1. A marine distress transmitter having a buoyant protective canister containing a radio transmitter, the canister comprising a first part within which the transmitter equipment is located and a second part cooperating with the first part to provide a high degree of thermal insulation for the enclosed equipment, the canister being provided with release means adapted to release the second part from the first part when the canister is floating in the sea and a predetermined condition occurs.

2. A transmitter according to claim 1 wherein the second part of the canister is constructed with a negative buoyancy whereby the complete canister has a first stable buoyant attitude and the first part alone has a second stable buoyant attitude in which it is inverted with respect to the first stable buoyant attitude.

3. A transmitter according to claim 1 wherein the canister is constructed to have a single stable buoyant attitude with the second part uppermost and the release means is constructed to propel the second part away from the first part whereby the first part floats with its consequently uncovered portion uppermost.

4. A transmitter according to any preceding claim wherein the release means incorporates temperature sensing means arranged to activate the release means when the ambient temperature above the sea surface is below a predetermined threshold after the canister is not floating free in the sea.

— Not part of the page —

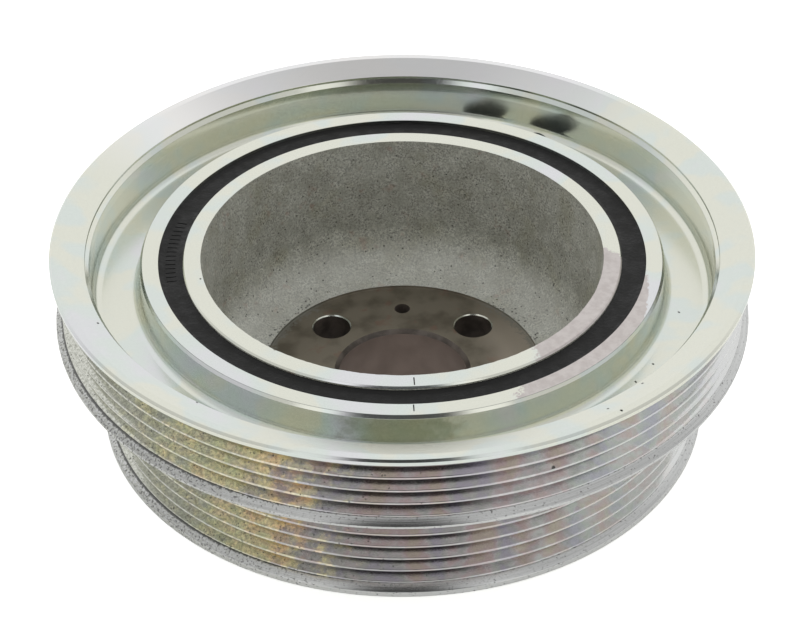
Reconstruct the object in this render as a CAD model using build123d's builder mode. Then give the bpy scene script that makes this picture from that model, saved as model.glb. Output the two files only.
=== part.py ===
"""Harmonic balancer of an engine crankshaft: torsional vibration damper and belt pulley in one.

It lies with its crankshaft face down and the open cup of its hub up.  Three pieces are bonded
together for good:

* hub: a cast cup whose bored and drilled floor bolts to the crankshaft,
* rubber_ring: the elastomer sleeve that lets the outer ring lag behind the hub,
* pulley_ring: the heavy inertia ring, turned with two stepped tracks for poly-V belts.

Lengths are in millimetres.  Z runs up the crankshaft axis, and Z = 0 is the crankshaft face.
"""
from build123d import *
import os
from math import radians, tan

os.makedirs("parts", exist_ok=True)

# ------------------------------------------------------------------ poly-V (PK) belt tracks
RIB_PITCH = 3.56                # belt standard: distance from rib to rib
GROOVE_ANGLE = 40.0             # belt standard: angle between a groove's flanks
GROOVE_DEPTH = 3.0
RIB_TIP = 0.56                  # flat left on the crest between two grooves
FLANGE_RISE = 1.7               # flange edges above the crests, bevelled at 45 degrees
UPPER_GROOVE_COUNT = 4
LOWER_GROOVE_COUNT = 6
groove_mouth = RIB_PITCH - RIB_TIP
groove_root = groove_mouth - 2 * GROOVE_DEPTH * tan(radians(GROOVE_ANGLE / 2))
upper_track = UPPER_GROOVE_COUNT * RIB_PITCH - RIB_TIP
lower_track = LOWER_GROOVE_COUNT * RIB_PITCH - RIB_TIP

# ------------------------------------------------------------------ pulley ring, from the bottom up
RING_BOTTOM = 9.2               # the ring stops short of the crankshaft face
BOTTOM_FLANGE = 3.5             # under the lower track
TRACK_SHOULDER = 4.7            # from the lower track up to the middle flange
MIDDLE_FLANGE = 2.7             # under the upper track
TOP_LIP = 3.05                  # over the upper track
UPPER_DIAMETER = 167.0          # flange edges of the upper track
LOWER_DIAMETER = 148.4          # flange edges of the lower track
EDGE_CHAMFER = 0.4              # bottom edges of the middle and bottom flanges
LIP_CHAMFER = 0.45
lower_track_z = RING_BOTTOM + BOTTOM_FLANGE + lower_track / 2
middle_flange_z = lower_track_z + lower_track / 2 + TRACK_SHOULDER
upper_track_z = middle_flange_z + MIDDLE_FLANGE + upper_track / 2
rim_top = upper_track_z + upper_track / 2 + TOP_LIP
upper_radius = UPPER_DIAMETER / 2
lower_radius = LOWER_DIAMETER / 2

# ------------------------------------------------------------------ rim's top face, outside in
RIM_LAND = 2.2                  # flat at the outer edge
DISH_WIDTH = 5.95               # cone falling inward from the land
DISH_DROP = 2.2
DISH_STEP = 0.55                # upright at the cone's foot
RIM_BEVEL = 1.15                # 45 degree bevel from there to the channel wall
dish_radius = upper_radius - RIM_LAND
bevel_radius = dish_radius - DISH_WIDTH
bevel_top = rim_top - DISH_DROP - DISH_STEP
channel_outer = bevel_radius - RIM_BEVEL

# ------------------------------------------------------------------ rubber ring
HUB_DIAMETER = 105.0            # the rubber's bonded inner face
RUBBER_THICKNESS = 5.7
RUBBER_RECESS = 0.8             # below the faces that it lies between
RUBBER_BOTTOM = 3.6             # above the pulley ring's lower face
hub_radius = HUB_DIAMETER / 2
ring_inner = hub_radius + RUBBER_THICKNESS

# ------------------------------------------------------------------ inner face and channel
FACE_DROP = 5.15                # ring's inner face and hub's rim, below the rim's top
INNER_LAND = 4.8                # width of the ring's inner face
LAND_CHAMFER = 0.6              # its outer edge, broken steeply
LAND_CHAMFER_DROP = 1.0
CHANNEL_DEPTH = 8.6             # below the inner face
CHANNEL_FILLET = 2.4
face_z = rim_top - FACE_DROP
channel_z = face_z - CHANNEL_DEPTH
channel_inner = ring_inner + INNER_LAND
channel_fillet = min(CHANNEL_FILLET, 0.45 * (channel_outer - channel_inner))
channel_middle = (channel_inner + channel_outer) / 2

# ------------------------------------------------------------------ balance drillings, in the channel's floor
BALANCE_DRILL = 10.0
BALANCE_DEPTH = 5.0             # to the full width of the drill
BALANCE_COUNT = 2
BALANCE_ANGLE = 60.3            # first drilling, in degrees from +X
BALANCE_SPACING = 13.5          # degrees from one drilling to the next
DRILL_POINT = 118.0             # angle of the drill's tip
balance_radius = min(BALANCE_DRILL / 2, 0.45 * (channel_outer - channel_inner))
drill_tip = balance_radius / tan(radians(DRILL_POINT / 2))

# ------------------------------------------------------------------ hub
HUB_WALL = 4.35                 # at the machined rim
RIM_CHAMFER = 0.4
CUP_DEPTH = 36.6                # from the rim to the machined floor
CUP_DRAFT = 2.4                 # how far the cast wall closes in towards the floor
CUP_FILLET = 11.0
SPOT_DIAMETER = 69.2            # machined part of the floor
SPOT_DEPTH = 0.6                # cut into the cast floor
CUP_UNDERSIDE = 12.6            # height of the cup's underside around the boss
CUP_CHAMFER = 2.5               # underside's outer edge
BOSS_DIAMETER = 80.0
BOSS_CHAMFER = 1.0
BORE_DIAMETER = 32.0
BORE_CHAMFER = 1.0
BOLT_CIRCLE = 51.0              # carries the bolt holes and the dowel hole
BOLT_COUNT = 4
BOLT_HOLE = 9.5
BOLT_CHAMFER = 0.4
DOWEL_HOLE = 4.0
cup_radius = hub_radius - HUB_WALL
cup_foot = cup_radius - CUP_DRAFT
floor_z = face_z - CUP_DEPTH
cast_floor_z = floor_z + SPOT_DEPTH


def turned_edge(turned, radius, height):
    """Return the circular edge of a turned part at one radius and height."""
    circles = turned.edges().filter_by(GeomType.CIRCLE)
    return circles.sort_by(lambda edge: abs(edge.radius - radius) + abs(edge.arc_center.Z - height))[0]


def corner(profile, radius, height):
    """Return the corner of a turned part's profile at one radius and height."""
    return profile.vertices().sort_by_distance((radius, height, 0))[0]


# The hub is a cup over a boss, hollowed by a draughted bowl with a deep fillet at its foot.
with BuildPart() as hub:
    with BuildSketch(Plane.XZ):
        with Locations((0, CUP_UNDERSIDE)):
            Rectangle(hub_radius, face_z - CUP_UNDERSIDE, align=(Align.MIN, Align.MIN))
        Rectangle(BOSS_DIAMETER / 2, CUP_UNDERSIDE, align=(Align.MIN, Align.MIN))
    revolve(axis=Axis.Z)
    chamfer(turned_edge(hub, hub_radius, CUP_UNDERSIDE), CUP_CHAMFER)
    chamfer(turned_edge(hub, BOSS_DIAMETER / 2, 0), BOSS_CHAMFER)
    with BuildSketch(Plane.XZ) as bowl:
        with BuildLine():
            Polyline((0, cast_floor_z), (cup_foot, cast_floor_z), (cup_radius, face_z), (0, face_z), close=True)
        make_face()
        fillet(corner(bowl, cup_foot, cast_floor_z), CUP_FILLET)
    revolve(axis=Axis.Z, mode=Mode.SUBTRACT)
    chamfer(turned_edge(hub, hub_radius, face_z), RIM_CHAMFER)
    # A spot face seats the bolts; the bore, the bolt holes and the dowel hole go through the boss.
    with Locations(Plane.XY.offset(cast_floor_z)):
        CounterBoreHole(BORE_DIAMETER / 2, SPOT_DIAMETER / 2, SPOT_DEPTH, depth=cast_floor_z)
    chamfer(turned_edge(hub, BORE_DIAMETER / 2, floor_z), BORE_CHAMFER)
    chamfer(turned_edge(hub, BORE_DIAMETER / 2, 0), BORE_CHAMFER)
    with Locations(Plane.XY.offset(floor_z)):
        with PolarLocations(BOLT_CIRCLE / 2, BOLT_COUNT, start_angle=180 / BOLT_COUNT):
            Hole(BOLT_HOLE / 2, depth=floor_z)
    bolt_edges = hub.edges().filter_by(GeomType.CIRCLE)
    bolt_edges = bolt_edges.filter_by(lambda edge: abs(edge.radius - BOLT_HOLE / 2) < 0.001)
    chamfer(bolt_edges, BOLT_CHAMFER)
    with Locations((0, BOLT_CIRCLE / 2, floor_z)):
        Hole(DOWEL_HOLE / 2, depth=floor_z)
hub.part.label = "hub"
export_step(hub.part, "parts/hub.step")

# The rubber fills the gap between hub and ring and stops short of the faces beside it.
with BuildPart() as rubber_ring:
    with BuildSketch(Plane.XZ):
        with Locations((hub_radius, RING_BOTTOM + RUBBER_BOTTOM)):
            Rectangle(
                RUBBER_THICKNESS,
                face_z - RUBBER_RECESS - RING_BOTTOM - RUBBER_BOTTOM,
                align=(Align.MIN, Align.MIN),
            )
    revolve(axis=Axis.Z)
rubber_ring.part.label = "rubber_ring"
export_step(rubber_ring.part, "parts/rubber_ring.step")

# The pulley ring is turned from one blank: a heavy band, a channel and a wide, dished rim.
with BuildPart() as pulley_ring:
    with BuildSketch(Plane.XZ) as blank:
        with BuildLine():
            Polyline(
                (ring_inner, RING_BOTTOM),
                (lower_radius, RING_BOTTOM),
                (lower_radius, middle_flange_z),
                (upper_radius, middle_flange_z),
                (upper_radius, rim_top),
                (dish_radius, rim_top),
                (bevel_radius, rim_top - DISH_DROP),
                (bevel_radius, bevel_top),
                (channel_outer, bevel_top - RIM_BEVEL),
                (channel_outer, channel_z),
                (channel_inner, channel_z),
                (channel_inner, face_z - LAND_CHAMFER_DROP),
                (channel_inner - LAND_CHAMFER, face_z),
                (ring_inner, face_z),
                close=True,
            )
        make_face()
        fillet(
            [corner(blank, channel_outer, channel_z), corner(blank, channel_inner, channel_z)],
            channel_fillet,
        )
        chamfer(corner(blank, lower_radius, RING_BOTTOM), EDGE_CHAMFER)
        chamfer(corner(blank, upper_radius, middle_flange_z), EDGE_CHAMFER)
        chamfer(corner(blank, upper_radius, rim_top), LIP_CHAMFER)
    revolve(axis=Axis.Z)
    # Both tracks are relieved between bevelled flanges, then grooved rib by rib.
    with BuildSketch(Plane.XZ):
        for crest, centre_z, track, grooves in (
            (upper_radius - FLANGE_RISE, upper_track_z, upper_track, UPPER_GROOVE_COUNT),
            (lower_radius - FLANGE_RISE, lower_track_z, lower_track, LOWER_GROOVE_COUNT),
        ):
            with Locations((crest, centre_z)):
                Polygon(
                    (0, -track / 2),
                    (FLANGE_RISE + 1, -track / 2 - FLANGE_RISE - 1),
                    (FLANGE_RISE + 1, track / 2 + FLANGE_RISE + 1),
                    (0, track / 2),
                    align=None,
                )
                with GridLocations(0, RIB_PITCH, 1, grooves):
                    Polygon(
                        (0, -groove_mouth / 2),
                        (0, groove_mouth / 2),
                        (-GROOVE_DEPTH, groove_root / 2),
                        (-GROOVE_DEPTH, -groove_root / 2),
                        align=None,
                    )
    revolve(axis=Axis.Z, mode=Mode.SUBTRACT)
    # Two blind drillings side by side in the channel's floor took out the ring's heavy side.
    drill_start = channel_z + channel_fillet
    drill_depth = BALANCE_DEPTH + channel_fillet
    balance_arc = BALANCE_SPACING * (BALANCE_COUNT - 1)
    with Locations(Plane.XY.offset(drill_start)):
        with PolarLocations(channel_middle, BALANCE_COUNT, BALANCE_ANGLE, balance_arc, endpoint=True):
            Hole(balance_radius, depth=drill_depth)
    with Locations(Plane.XY.offset(drill_start - drill_depth)):
        with PolarLocations(channel_middle, BALANCE_COUNT, BALANCE_ANGLE, balance_arc, endpoint=True):
            tip_place = (Align.CENTER, Align.CENTER, Align.MAX)
            Cone(0, balance_radius, drill_tip, align=tip_place, mode=Mode.SUBTRACT)
pulley_ring.part.label = "pulley_ring"
export_step(pulley_ring.part, "parts/pulley_ring.step")
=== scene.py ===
"""Looks of a harmonic balancer: a turned, zinc-plated pulley ring bonded with rubber to a cast cup hub.

Each piece is turned from its section with Blender's own mesh tools, drilled, marked and dressed.
Sizes are in millimetres until a mesh is made, heights are measured from the crankshaft face, and
the crankshaft axis is Z.
"""

import logging
import math
from collections.abc import Callable
from dataclasses import dataclass, field
from enum import Enum
from functools import reduce

import bpy
from mathutils import Euler, Matrix, Vector


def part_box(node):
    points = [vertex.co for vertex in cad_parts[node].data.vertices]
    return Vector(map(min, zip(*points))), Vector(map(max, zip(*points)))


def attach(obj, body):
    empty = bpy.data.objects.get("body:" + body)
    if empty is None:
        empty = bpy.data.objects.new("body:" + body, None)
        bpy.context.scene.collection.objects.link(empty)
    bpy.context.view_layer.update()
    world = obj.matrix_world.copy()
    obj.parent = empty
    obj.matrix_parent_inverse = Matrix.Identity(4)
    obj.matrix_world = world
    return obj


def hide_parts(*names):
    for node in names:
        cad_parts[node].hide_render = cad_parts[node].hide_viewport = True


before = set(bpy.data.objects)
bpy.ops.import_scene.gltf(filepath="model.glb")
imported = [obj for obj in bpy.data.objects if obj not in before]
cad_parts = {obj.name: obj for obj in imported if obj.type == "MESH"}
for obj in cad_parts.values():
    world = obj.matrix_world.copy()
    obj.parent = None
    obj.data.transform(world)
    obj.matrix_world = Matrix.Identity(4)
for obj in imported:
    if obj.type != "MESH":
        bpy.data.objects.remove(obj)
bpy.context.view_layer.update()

logging.basicConfig(level=logging.INFO, format="%(levelname)s %(message)s")
log = logging.getLogger("harmonic_balancer")

MM = 0.001                      # metres in a millimetre

Point = tuple[float, float]     # radius and height of a point, mm
Pair = tuple[float, float]
Mark = tuple[float, float, float]       # radius, angle from +X and height of a speck, mm and degrees
Arc = tuple[float, float, float]        # middle, half width and soft edge of a sector, degrees
Stretch = tuple[float, float, float, float]     # two levels, and what they are turned into
Colour = tuple[float, float, float, float]
Stop = tuple[float, str]        # position and sRGB colour of a ramp's stop
Socket = bpy.types.NodeSocket
Value = bpy.types.NodeSocket | float    # what feeds a node: another node or a number
Face = bpy.types.MeshPolygon


# --------------------------------------------------------------------------- sizes
@dataclass(frozen=True)
class Envelope:
    """Reach of a CAD node that is turned about the crankshaft axis.

    Args:
        radius: outer radius, mm.
        bottom: lowest height, mm.
        top: highest height, mm.
    """

    radius: float
    bottom: float
    top: float

    @classmethod
    def of(cls, node: str) -> "Envelope":
        """Measure a CAD node.

        Args:
            node: name of the node.

        Returns:
            Its envelope, in millimetres.
        """
        low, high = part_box(node)
        return cls(radius=high.x / MM, bottom=low.z / MM, top=high.z / MM)


@dataclass(frozen=True)
class Corner:
    """One corner of a section.

    Args:
        radius: distance from the axis, mm.
        height: mm.
        rounding: radius of the arc that softens the corner, mm.
    """

    radius: float
    height: float
    rounding: float = 0.0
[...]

5. A transmitter according to any one of claims 1-3 wherein the release means incorporates a timing mechanism arranged to activate the release means a predetermined time after the canister is set floating free in the sea.

6. A transmitter according to claim 4 or 5 including immersion responsive means to enable the temperature sensor and/or timing mechanism when the canister is set floating free in the sea.

7. A marine distress transmitter substantially as described with reference to Figs. 1-3 or Fig. 4 of the accompanying drawings.